Work required:
Of the lines listed below, return exactly those that run from the line containing "closed_height = closed_turns * closed_pitch" through the line containing "cad_parts[obj.name] = obj", both included.

Available data:
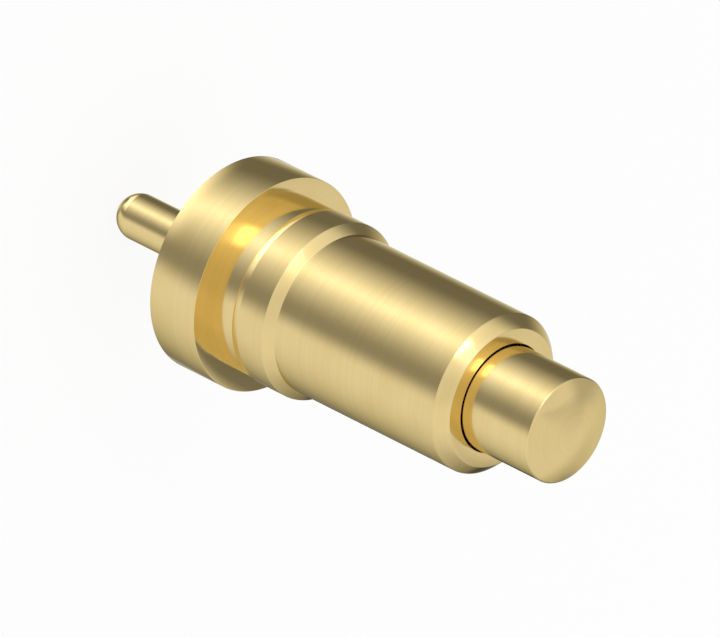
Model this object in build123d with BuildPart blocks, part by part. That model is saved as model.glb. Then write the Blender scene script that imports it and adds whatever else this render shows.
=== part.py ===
from build123d import *
import os
from math import radians, tan

# A spring contact: a turned barrel with a solder tail, the plunger that slides in it, and the
# coil spring behind the plunger. Lengths are in millimetres. Z is the axis of the contact, Z = 0
# is the board side of the flange, and the plunger points along +Z.

os.makedirs("parts", exist_ok=True)

# Solder tail, with a fully rounded end
tail_d = 0.51
tail_length = 1.60

# Plunger
rod_d = 1.176
rod_out = 0.935
dome_h = 0.14
shoulder_step = 0.092
shoulder_length = 1.25
spigot_length = 0.35
spigot_chamfer = 0.06

# Barrel, from the bore outwards
barrel_wall = 0.189
barrel_length = 2.293
floor_thickness = 0.45
point_angle = 118.0
lip_width = 0.163
lip_land = 0.10
roll_height = 0.139

# Collar and flange, each as the step out from the piece before it
collar_step = 0.0975
collar_length = 0.354
neck_relief = 0.0165
neck_length = 0.341
neck_taper = 0.093
flange_step = 0.2035
flange_thickness = 0.645

# Spring
wire_d = 0.14
wire_sides = 12
active_turns = 4
closed_turns = 1
closed_gap = 0.012

# Clearances
mouth_gap = 0.016
bore_gap = 0.02
stop_gap = 0.01
spring_gap = 0.07
spring_end_gap = 0.005
spigot_gap = 0.13
point_inset = 0.14

edge_radius = 0.02

# Radii
tail_r = tail_d / 2
rod_r = rod_d / 2
shoulder_r = rod_r + shoulder_step
mouth_r = rod_r + mouth_gap
lip_r = mouth_r + lip_width
bore_r = shoulder_r + bore_gap
barrel_r = bore_r + barrel_wall
collar_r = barrel_r + collar_step
neck_r = collar_r - neck_relief
flange_r = collar_r + flange_step
wire_r = wire_d / 2
spring_r = bore_r - spring_gap
coil_r = spring_r - wire_r
spigot_r = spring_r - wire_d - spigot_gap
point_r = spring_r - wire_d - point_inset

# Heights of the barrel, where the front of the collar falls at 45 degrees to the barrel
taper_start = flange_thickness + neck_length
collar_start = taper_start + neck_taper
collar_end = collar_start + collar_length
barrel_start = collar_end + collar_step
roll_start = barrel_start + barrel_length
mouth = roll_start + roll_height

# Heights of the bore, whose rolled lip narrows it at 45 degrees
point_bottom = floor_thickness - point_r / tan(radians(point_angle / 2))
lip_cone_end = mouth - lip_land
lip_cone_start = lip_cone_end - (bore_r - mouth_r)

# Heights of the plunger, whose shoulder stops against the cone of the lip
shoulder_front = lip_cone_start + (bore_r - shoulder_r) - stop_gap
shoulder_back = shoulder_front - shoulder_length
spigot_end = shoulder_back - spigot_length
tip_edge = mouth + rod_out
tip = tip_edge + dome_h

# Barrel, one turned piece: tail, flange, neck, collar and bored tube with its mouth rolled in
with BuildPart() as barrel:
    with BuildSketch(Plane.XZ):
        with BuildLine():
            CenterArc((0, tail_r - tail_length), tail_r, -90, 90)
            Polyline(
                (tail_r, tail_r - tail_length),
                (tail_r, 0),
                (flange_r, 0),
                (flange_r, flange_thickness),
                (neck_r, flange_thickness),
                (neck_r, taper_start),
                (collar_r, collar_start),
                (collar_r, collar_end),
                (barrel_r, barrel_start),
                (barrel_r, roll_start),
                (lip_r, mouth),
                (0, mouth),
                (0, -tail_length),
            )
        make_face()
    revolve(axis=Axis.Z)
    rim = barrel.edges().filter_by(GeomType.CIRCLE).group_by(SortBy.RADIUS)[-1]
    fillet(rim, radius=edge_radius)
    with BuildSketch(Plane.XZ):
        with BuildLine():
            Polyline(
                (0, point_bottom),
                (point_r, floor_thickness),
                (bore_r, floor_thickness),
                (bore_r, lip_cone_start),
                (mouth_r, lip_cone_end),
                (mouth_r, mouth),
                (0, mouth),
                close=True,
            )
        make_face()
    revolve(axis=Axis.Z, mode=Mode.SUBTRACT)

# Plunger: a spigot that centres the spring, the shoulder that runs in the bore, and the rod
# that stands out of the mouth with a shallow domed tip
with BuildPart() as plunger:
    with BuildSketch(Plane.XZ):
        with BuildLine():
            Polyline(
                (0, tip),
                (0, spigot_end),
                (spigot_r - spigot_chamfer, spigot_end),
                (spigot_r, spigot_end + spigot_chamfer),
                (spigot_r, shoulder_back),
                (shoulder_r, shoulder_back),
                (shoulder_r, shoulder_front),
                (rod_r, shoulder_front + shoulder_step),
                (rod_r, tip_edge),
            )
            dome_r = (rod_r**2 + dome_h**2) / (2 * dome_h)
            RadiusArc((rod_r, tip_edge), (0, tip), -dome_r)
        make_face()
    revolve(axis=Axis.Z)
    circles = plunger.edges().filter_by(lambda edge: edge.is_closed)
    fillet(circles.sort_by(Axis.Z)[-1], radius=edge_radius)

# Spring: a closed turn at each end and open turns between them, with both ends ground flat.
# Every stretch starts and ends on the XZ plane, where its wire section is the same. The wire is
# round, and narrow flats along it stand for its curve, which keeps its twisted surfaces light.
spring_foot = floor_thickness + spring_end_gap
spring_head = shoulder_back - spring_end_gap
closed_pitch = wire_d + closed_gap
closed_height = closed_turns * closed_pitch
open_height = spring_head - spring_foot - 2 * closed_height
stretches = [
    (spring_foot, closed_pitch, closed_height),
    (spring_foot + closed_height, open_height / active_turns, open_height),
    (spring_head - closed_height, closed_pitch, closed_height),
]
with BuildPart() as spring:
    for start, pitch, height in stretches:
        with BuildLine(Plane.XY.offset(start)):
            Helix(pitch, height, coil_r)
        with BuildSketch(Plane.XZ):
            with Locations((coil_r, start)):
                RegularPolygon(wire_r, wire_sides)
        sweep(is_frenet=True)
    split(bisect_by=Plane.XY.offset(spring_foot), keep=Keep.TOP)
    split(bisect_by=Plane.XY.offset(spring_head), keep=Keep.BOTTOM)

barrel.part.label = "barrel"
plunger.part.label = "plunger"
spring.part.label = "spring"

export_step(barrel.part, "parts/barrel.step")
export_step(plunger.part, "parts/plunger.step")
export_step(spring.part, "parts/spring.step")
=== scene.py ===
"""Looks of the spring contact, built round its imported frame.

Each piece is turned or wound anew from fine meshes on the sizes of the real one, and dressed in
gold plate. The contact stands upright in its frame, with its plunger towards +Z, and the camera
looks at it from the side and above, rolled so that the plunger points right and down.
"""

import logging
import math
from dataclasses import dataclass
from enum import Enum

import bmesh
import bpy
from mathutils import Matrix, Vector

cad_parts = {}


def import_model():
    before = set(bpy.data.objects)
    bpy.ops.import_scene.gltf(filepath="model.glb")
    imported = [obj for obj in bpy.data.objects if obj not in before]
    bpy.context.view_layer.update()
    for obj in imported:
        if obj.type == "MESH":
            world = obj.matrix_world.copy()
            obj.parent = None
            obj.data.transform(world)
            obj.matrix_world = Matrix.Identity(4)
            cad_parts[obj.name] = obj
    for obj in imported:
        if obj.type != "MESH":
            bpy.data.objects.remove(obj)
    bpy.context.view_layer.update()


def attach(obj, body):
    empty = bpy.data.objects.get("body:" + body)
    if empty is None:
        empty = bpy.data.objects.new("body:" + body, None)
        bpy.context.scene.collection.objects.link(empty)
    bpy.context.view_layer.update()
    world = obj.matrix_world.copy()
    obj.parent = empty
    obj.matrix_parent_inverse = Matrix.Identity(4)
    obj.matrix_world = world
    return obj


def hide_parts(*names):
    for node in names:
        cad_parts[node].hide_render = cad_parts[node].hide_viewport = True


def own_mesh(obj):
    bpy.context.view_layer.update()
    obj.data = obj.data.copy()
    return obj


log = logging.getLogger("spring_contact")

MM = 0.001
WELD = 1e-7  # metres: closer vertices are one vertex, far under the finest detail here
NOISE_LOW, NOISE_HIGH = 0.25, 0.75  # a noise's values rarely leave this range

Colour = tuple[float, float, float, float]
Border = tuple[float, float]  # where a soft border starts to show, and where it shows in full


def linear(code: str) -> Colour:
    """Turns an sRGB hex colour into linear light.

    Args:
        code: the colour, such as "#FFE29D".

    Returns:
        Red, green, blue and an alpha of 1.
    """
    shares = [int(code[i : i + 2], 16) / 255 for i in (1, 3, 5)]
    light = [s / 12.92 if s <= 0.04045 else ((s + 0.055) / 1.055) ** 2.4 for s in shares]
    return (*light, 1.0)


def fresh_tree(owner: bpy.types.Material | bpy.types.World) -> bpy.types.NodeTree:
    """Gives a material or a world an empty node tree."""
    owner.use_nodes = True
    owner.node_tree.nodes.clear()
    return owner.node_tree


def add_node(
    tree: bpy.types.NodeTree, kind: str, inputs: dict | None = None, **settings
) -> bpy.types.Node:
    """Adds a node, sets it and links it.

    Args:
        tree: the node tree that gets it.
        kind: the node's type, such as "ShaderNodeMath".
        inputs: input names or numbers, each with a value or with the output socket to link.
        settings: the node's own properties.

    Returns:
        The new node.
    """
    node = tree.nodes.new(kind)
    for name, value in settings.items():
        setattr(node, name, value)
    for key, value in (inputs or {}).items():
        if isinstance(value, bpy.types.NodeSocket):
            tree.links.new(value, node.inputs[key])
        else:
            node.inputs[key].default_value = value
    return node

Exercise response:
closed_height = closed_turns * closed_pitch
open_height = spring_head - spring_foot - 2 * closed_height
stretches = [
    (spring_foot, closed_pitch, closed_height),
    (spring_foot + closed_height, open_height / active_turns, open_height),
    (spring_head - closed_height, closed_pitch, closed_height),
]
with BuildPart() as spring:
    for start, pitch, height in stretches:
        with BuildLine(Plane.XY.offset(start)):
            Helix(pitch, height, coil_r)
        with BuildSketch(Plane.XZ):
            with Locations((coil_r, start)):
                RegularPolygon(wire_r, wire_sides)
        sweep(is_frenet=True)
    split(bisect_by=Plane.XY.offset(spring_foot), keep=Keep.TOP)
    split(bisect_by=Plane.XY.offset(spring_head), keep=Keep.BOTTOM)

barrel.part.label = "barrel"
plunger.part.label = "plunger"
spring.part.label = "spring"

export_step(barrel.part, "parts/barrel.step")
export_step(plunger.part, "parts/plunger.step")
export_step(spring.part, "parts/spring.step")
=== scene.py ===
"""Looks of the spring contact, built round its imported frame.

Each piece is turned or wound anew from fine meshes on the sizes of the real one, and dressed in
gold plate. The contact stands upright in its frame, with its plunger towards +Z, and the camera
looks at it from the side and above, rolled so that the plunger points right and down.
"""

import logging
import math
from dataclasses import dataclass
from enum import Enum

import bmesh
import bpy
from mathutils import Matrix, Vector

cad_parts = {}


def import_model():
    before = set(bpy.data.objects)
    bpy.ops.import_scene.gltf(filepath="model.glb")
    imported = [obj for obj in bpy.data.objects if obj not in before]
    bpy.context.view_layer.update()
    for obj in imported:
        if obj.type == "MESH":
            world = obj.matrix_world.copy()
            obj.parent = None
            obj.data.transform(world)
            obj.matrix_world = Matrix.Identity(4)
            cad_parts[obj.name] = obj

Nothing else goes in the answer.